╔══

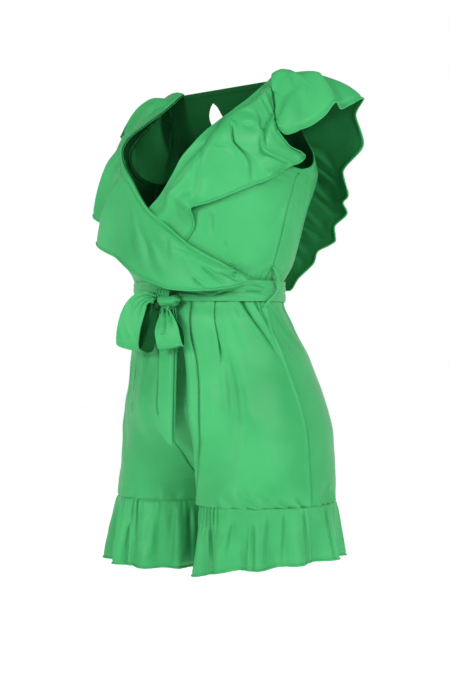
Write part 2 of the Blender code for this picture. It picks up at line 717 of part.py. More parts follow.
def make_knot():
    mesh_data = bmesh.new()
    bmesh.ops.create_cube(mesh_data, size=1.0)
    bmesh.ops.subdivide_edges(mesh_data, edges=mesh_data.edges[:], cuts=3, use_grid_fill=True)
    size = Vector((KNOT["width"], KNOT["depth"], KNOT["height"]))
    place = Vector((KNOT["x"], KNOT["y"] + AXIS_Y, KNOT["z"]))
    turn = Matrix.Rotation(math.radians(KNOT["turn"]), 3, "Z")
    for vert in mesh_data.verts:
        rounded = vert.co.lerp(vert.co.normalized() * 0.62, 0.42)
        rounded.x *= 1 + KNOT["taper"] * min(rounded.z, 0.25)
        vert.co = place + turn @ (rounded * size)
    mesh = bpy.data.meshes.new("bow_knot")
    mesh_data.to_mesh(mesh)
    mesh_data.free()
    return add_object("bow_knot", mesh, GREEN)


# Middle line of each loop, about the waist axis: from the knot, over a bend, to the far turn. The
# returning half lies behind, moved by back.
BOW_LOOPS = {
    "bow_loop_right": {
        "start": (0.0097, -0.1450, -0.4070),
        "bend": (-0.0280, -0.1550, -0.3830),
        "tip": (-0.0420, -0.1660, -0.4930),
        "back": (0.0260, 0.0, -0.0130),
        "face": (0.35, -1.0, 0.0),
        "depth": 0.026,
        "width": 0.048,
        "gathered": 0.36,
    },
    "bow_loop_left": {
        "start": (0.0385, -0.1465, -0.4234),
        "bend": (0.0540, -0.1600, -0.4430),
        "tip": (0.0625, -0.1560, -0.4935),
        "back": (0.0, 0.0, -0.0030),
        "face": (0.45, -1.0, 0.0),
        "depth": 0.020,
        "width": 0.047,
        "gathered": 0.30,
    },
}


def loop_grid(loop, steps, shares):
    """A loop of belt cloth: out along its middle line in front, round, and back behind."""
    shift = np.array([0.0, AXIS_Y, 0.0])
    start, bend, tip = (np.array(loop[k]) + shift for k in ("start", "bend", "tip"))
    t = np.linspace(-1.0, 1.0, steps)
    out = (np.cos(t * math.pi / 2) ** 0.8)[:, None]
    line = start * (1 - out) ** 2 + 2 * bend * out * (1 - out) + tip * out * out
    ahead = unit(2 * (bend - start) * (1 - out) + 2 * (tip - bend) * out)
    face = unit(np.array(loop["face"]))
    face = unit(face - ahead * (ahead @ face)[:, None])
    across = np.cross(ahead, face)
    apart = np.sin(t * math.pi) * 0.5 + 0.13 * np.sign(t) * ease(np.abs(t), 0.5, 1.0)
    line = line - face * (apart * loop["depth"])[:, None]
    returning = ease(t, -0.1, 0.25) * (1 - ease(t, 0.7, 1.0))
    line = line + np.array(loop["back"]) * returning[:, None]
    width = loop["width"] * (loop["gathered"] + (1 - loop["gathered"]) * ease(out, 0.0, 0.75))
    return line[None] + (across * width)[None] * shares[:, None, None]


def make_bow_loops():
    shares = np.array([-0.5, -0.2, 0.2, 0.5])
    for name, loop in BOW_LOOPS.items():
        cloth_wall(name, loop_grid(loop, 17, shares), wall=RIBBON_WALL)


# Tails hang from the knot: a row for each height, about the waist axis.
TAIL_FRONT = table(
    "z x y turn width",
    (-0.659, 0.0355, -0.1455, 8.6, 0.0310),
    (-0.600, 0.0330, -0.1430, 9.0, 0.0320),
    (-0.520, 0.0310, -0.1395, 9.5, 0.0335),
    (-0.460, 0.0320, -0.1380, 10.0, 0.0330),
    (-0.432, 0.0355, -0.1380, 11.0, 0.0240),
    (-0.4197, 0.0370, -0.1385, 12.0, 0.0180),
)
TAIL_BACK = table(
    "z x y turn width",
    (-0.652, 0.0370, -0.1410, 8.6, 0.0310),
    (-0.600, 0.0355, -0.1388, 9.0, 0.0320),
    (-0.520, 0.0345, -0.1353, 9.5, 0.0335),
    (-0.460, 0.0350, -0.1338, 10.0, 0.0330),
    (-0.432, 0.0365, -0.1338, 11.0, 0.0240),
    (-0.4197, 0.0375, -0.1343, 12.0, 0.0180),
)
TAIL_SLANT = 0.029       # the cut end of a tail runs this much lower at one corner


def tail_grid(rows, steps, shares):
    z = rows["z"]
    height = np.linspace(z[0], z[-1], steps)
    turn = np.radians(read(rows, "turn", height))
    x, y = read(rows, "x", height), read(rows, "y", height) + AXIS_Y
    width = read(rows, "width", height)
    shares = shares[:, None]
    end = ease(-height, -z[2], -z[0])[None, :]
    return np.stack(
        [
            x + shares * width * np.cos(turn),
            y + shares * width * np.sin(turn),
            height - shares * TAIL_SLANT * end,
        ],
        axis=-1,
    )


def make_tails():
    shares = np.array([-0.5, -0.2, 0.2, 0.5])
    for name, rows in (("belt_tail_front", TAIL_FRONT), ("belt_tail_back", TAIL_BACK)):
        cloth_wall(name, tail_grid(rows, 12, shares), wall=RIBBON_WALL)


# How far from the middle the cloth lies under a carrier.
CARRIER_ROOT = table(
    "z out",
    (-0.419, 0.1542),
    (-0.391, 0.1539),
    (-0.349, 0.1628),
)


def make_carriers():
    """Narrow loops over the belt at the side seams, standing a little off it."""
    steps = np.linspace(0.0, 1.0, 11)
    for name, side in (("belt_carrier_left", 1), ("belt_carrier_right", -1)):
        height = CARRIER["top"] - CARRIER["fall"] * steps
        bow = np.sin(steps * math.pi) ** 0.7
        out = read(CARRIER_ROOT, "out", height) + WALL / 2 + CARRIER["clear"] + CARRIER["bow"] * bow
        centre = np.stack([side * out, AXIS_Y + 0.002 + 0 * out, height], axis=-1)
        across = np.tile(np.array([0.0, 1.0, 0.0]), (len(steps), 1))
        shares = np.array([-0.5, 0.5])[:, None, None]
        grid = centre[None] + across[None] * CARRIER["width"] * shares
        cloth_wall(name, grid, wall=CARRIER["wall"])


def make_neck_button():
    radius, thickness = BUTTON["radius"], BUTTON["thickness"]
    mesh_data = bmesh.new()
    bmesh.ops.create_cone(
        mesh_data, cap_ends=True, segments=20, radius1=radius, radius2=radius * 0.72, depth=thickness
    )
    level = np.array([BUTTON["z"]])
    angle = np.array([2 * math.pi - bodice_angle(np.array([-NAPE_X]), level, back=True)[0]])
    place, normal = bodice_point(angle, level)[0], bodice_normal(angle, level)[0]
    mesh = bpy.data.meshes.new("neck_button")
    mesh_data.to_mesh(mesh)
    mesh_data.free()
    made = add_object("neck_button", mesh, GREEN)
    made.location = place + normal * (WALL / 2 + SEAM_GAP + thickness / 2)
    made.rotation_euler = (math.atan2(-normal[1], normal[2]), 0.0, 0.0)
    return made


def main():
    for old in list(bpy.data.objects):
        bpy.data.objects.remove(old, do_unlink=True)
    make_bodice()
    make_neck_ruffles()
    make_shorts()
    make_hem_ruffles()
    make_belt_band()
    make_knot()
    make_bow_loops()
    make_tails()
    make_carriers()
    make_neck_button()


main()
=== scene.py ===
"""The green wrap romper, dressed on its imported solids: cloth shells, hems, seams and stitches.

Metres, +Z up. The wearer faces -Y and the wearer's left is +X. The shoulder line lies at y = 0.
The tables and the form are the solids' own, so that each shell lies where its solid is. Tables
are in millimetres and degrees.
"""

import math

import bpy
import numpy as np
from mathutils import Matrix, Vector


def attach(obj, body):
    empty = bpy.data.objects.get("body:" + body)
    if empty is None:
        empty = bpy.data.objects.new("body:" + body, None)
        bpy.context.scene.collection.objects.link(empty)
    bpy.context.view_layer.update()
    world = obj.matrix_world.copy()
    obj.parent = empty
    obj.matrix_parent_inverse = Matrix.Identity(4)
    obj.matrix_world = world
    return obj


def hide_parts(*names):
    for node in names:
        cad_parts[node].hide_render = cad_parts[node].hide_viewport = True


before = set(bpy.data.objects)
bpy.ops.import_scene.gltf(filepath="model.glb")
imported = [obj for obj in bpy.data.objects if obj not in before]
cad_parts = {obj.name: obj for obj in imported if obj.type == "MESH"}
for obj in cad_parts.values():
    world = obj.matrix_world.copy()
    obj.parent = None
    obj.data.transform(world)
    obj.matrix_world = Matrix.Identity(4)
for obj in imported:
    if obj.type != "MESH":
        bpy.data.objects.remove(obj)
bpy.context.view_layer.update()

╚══

> [PROMPT]
Of the lines above, copy each that contains "update".

> [CORRECT OUTPUT]
    bpy.context.view_layer.update()
bpy.context.view_layer.update()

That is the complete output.